In der Praxis dürfte sich der Zeugnis-Service nicht bewähren. Stellen Sie sich ein KMU mit rund 30 Angestellten vor, die im grossen und ganzen alle hervorragende Arbeit leisten und keinen Grund zur Beanstandung gäben. Wenn Sie mit dem Zürich-Instrument eine Bewertung einer sochen Crew durchführen würden, müssten Sie jedem Angestellten mehr oder minder dasselbe Zeugnis ausstellen und dies soll und kann nicht Sinn eines Arbeitszeugnisses sein.
Zwar lassen sich mit der Methode insgesamt 16'384 verschiedene Zeugnisse generieren, doch würden sich diese zum grössten Teil nur minimal unterscheiden. Stellen Sie sich vor, wenn sich alle in der Schweiz tätigen Angestellten mit den online-generierten Zeugnissen der Zürich-Versicherungen bewerben würde. Für einen Personalverantwortlichen würden mehr oder minder alle Bewertungen identisch aussehen und eine individuelle Beurteilung ist so gut wie nicht möglich.
Man darf zudem auch gespannt sein, ob die Zürich - sozusagen als angenehmen Nebeneffekt - die über das Zeugnis-System generierten Mail-Adressen weiter verwendet, beispielsweise für Werbezwecke.
Last but not least stellt sich die Frage, ob ein Grossunternehmen wie die Zürich selbst auch auf ihre automatischen Zeugnisse setzt. Leider waren die Verantwortlichen bis Redaktionsschluss für eine Stellungnahme nicht zu erreichen.
Wenn sich die Zürich im Zusammenhang mit ihrem Zeugnis-Service als innovativ und wegweisend bezeichnet, muss ohnehin ein grosses Fragezeichen gesetzt werden. Denn was die Zürich auftischt, ist nichts neues und findet sich in verschiedensten Varianten auf dem Netz.
Zwei Beispiele seien erwähnt, wobei hier wie dort dieselben Vorbehalte angebracht sind wie bei der Zürich-Lösung. Zum einen ist dies die Software Express Zeugnis Professionell von Christian Winkler Softwaredienste. Das Tool ist auch als Freeware-Version verfügbar und bietet im Vergleich zum Service der Zürich-Versicherung signifikant mehr Optionen. Eine weitere Variante bietet das Institut für Betriebsräte-Fortbildung, ebenfalls aus deutschen Landen. Auf deren Website wird einerseits ebenfalls eine Online-Version geboten, die mit einem ähnlich einfachen Strickmuster wie Zürich-Service arbeitet. Daneben findet sich hier eine herunterladbare Software, um Zeugnisse lokal zu generieren.

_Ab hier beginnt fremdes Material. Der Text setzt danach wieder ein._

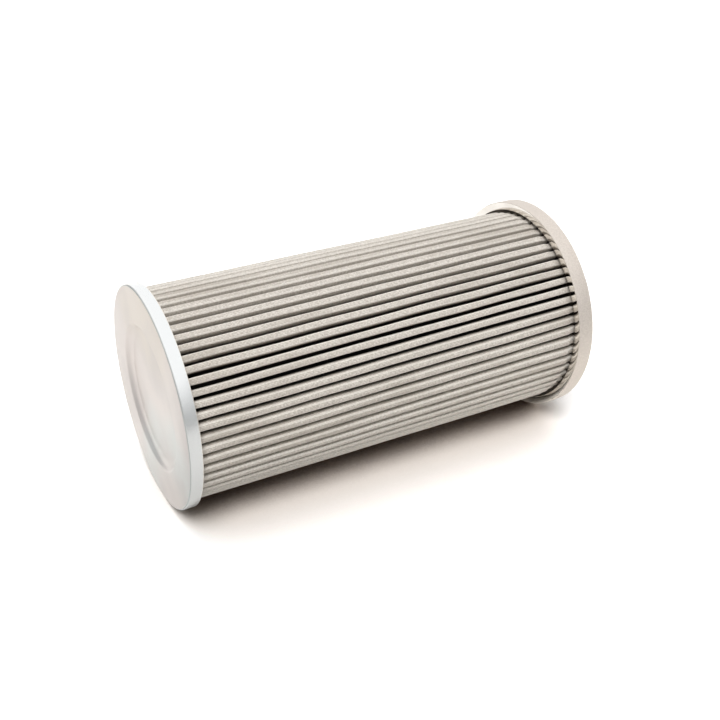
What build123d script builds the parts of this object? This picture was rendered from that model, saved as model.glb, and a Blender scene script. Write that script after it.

Personalchefs ohne konkretes Hintergrundwissen über Arbeitszeugnisse sei statt der Zürich-Lösung vielmehr der Besuch einer Fachveranstaltung empfohlen, wie sie etwa die Fachhochschule Solothurn im nächsten Jahr veranstaltet. Das eintägige Seminar behandelt Bereiche wie Abfassen, Interpretation, rechtliche Probleme oder neue Formen von Arbeitszeugnissen und kostet 580 Franken.